I voted early in 2012, because at the time I worked at The New York Times and was expected to be in the newsroom in Manhattan on Election Day. When the investigators came to visit me in 2014, the picture of the poll book they showed me was from a polling place I hadn’t voted in for eight years, having long since moved out of the city and into the nearby Maryland suburbs. Somehow, my name had remained on the D.C. voter rolls, and someone had apparently taken advantage of it.

Voting in someone else’s name is difficult to arrange. You’d need to know that the person you were attempting to vote as was not going to show up themselves, and you’d need that person to live in a jurisdiction where the vote would help elect or defeat someone. D.C. isn’t known for having competitive races, and in 2012 there was one citywide contest – an at-large city council seat – that was less than a blowout. I struggled to think why voting as me would be worth doing, and also how it was possible to do it.

When you move from one state to another (or, in my case, from the District to Maryland), registering to vote in your new jurisdiction creates a new record there, but doesn’t always cancel the old one.

The District does have a process for removing voters who do not vote once every four years from the rolls, but that clearly didn’t happen in my case. Without a national election authority, it’s up to states to find and investigate issues of voter fraud. One way to make that job easier is to keep accurate voter lists, and tools such as online voter registration systems can help. An accurate voter list makes it less likely that mistakes will occur at the polls.

In my case, I registered in Maryland when I got my driver’s license, an option encouraged by the Motor Voter Act, but since Maryland and the District separately maintain voter lists, there was no immediate trigger that caused my D.C. voter registration to be cancelled. I didn’t check, either.

So how did the Maryland investigators know that someone claiming to be Derek Willis appeared to vote in both Maryland and D.C. in 2012? And why did it take them so long to show up at my door?

After each election, local election authorities produce what are known as “voter history” files that show, for a given election, which registered voters actually voted (but not how they voted, of course). These files are public records in most states. Political parties and campaigns often pay vendors to maintain voter files to help them identify and target voters, but members of the public and government officials can also access voter history in most places. In my case, it’s likely that Maryland officials compared their own voter history files to D.C.’s, looking for people with the same name and date of birth or age who appeared on both.

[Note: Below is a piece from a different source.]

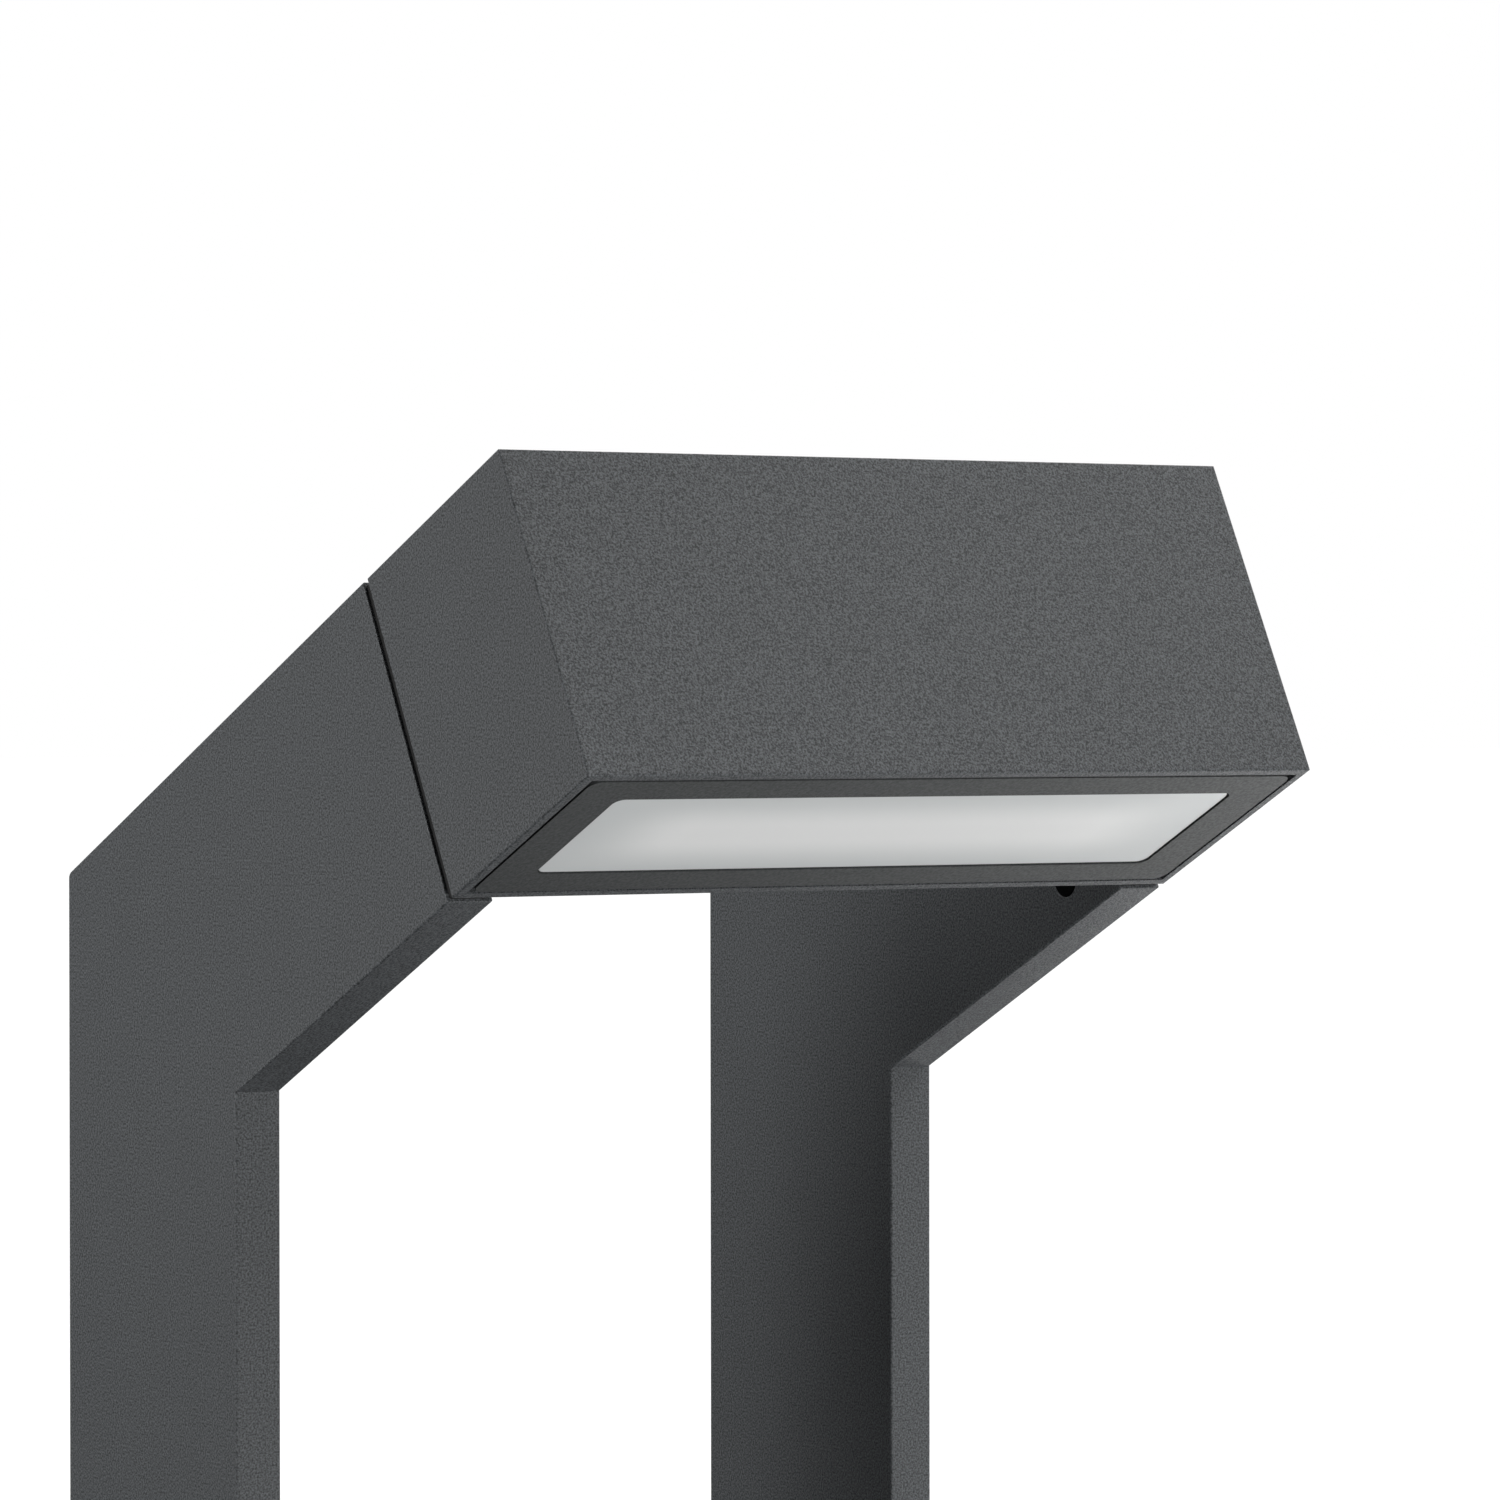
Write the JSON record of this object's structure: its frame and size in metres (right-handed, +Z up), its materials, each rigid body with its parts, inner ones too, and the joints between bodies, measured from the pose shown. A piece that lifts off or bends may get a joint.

That process doesn’t guarantee that people identified as voting in both jurisdictions are, in fact, the same person. Journalists are familiar with the pitfalls of this kind of “fuzzy matching” based on names and ages. And though we don’t share a birthday or a jump shot, I get mistaken for University of Kentucky basketball forward Derek Willis often enough on social media that I was once invited on a Kentucky radio show to talk about it.

There is no federal government agency that maintains a comprehensive set of voter registration and history records. It’s unlikely that the federal government could even compel states to participate in one; the constitution hands the power to run elections squarely to the states. However, some 20 states and the District of Columbia participate in a data-sharing project called the Electronic Registration Information Center.

The ability to match voter information across state lines is one reason the Maryland investigators showed up at my doorstep. They asked me where I was on Nov. 6, 2012, and whether I had voted in D.C. that day. Once I explained where I had been on Election Day (and was able to provide some evidence of it), the investigators’ interest diminished. When I called the office this fall to find out what, if anything, happened, I was told the case was dropped, and since there was no way to tell who had voted in my name in D.C. that day, there were no other leads to follow.

To be sure, I don’t know if whoever signed my name did so with fraud in mind. He or she could have simply signed in the wrong place in the poll book. It would have been a particularly frustrating crime. Even that “close” at-large city council race was won by nearly 70,000 votes.

This election year, some people claim voter fraud goes under-reported and unprosecuted. The three investigators from the Maryland Office of the State Prosecutor who sat at my dining room table would surely disagree, and a listing of voter fraud cases compiled by the Heritage Foundation from public reports includes instances from dozens of states that involve prison sentences for the perpetrators, albeit involving different kinds of crimes.

After the investigators left my house that day, the first thing I did was call up the D.C. Board of Elections web site to check my voter registration record. By that time, they had finally gotten me off their rolls.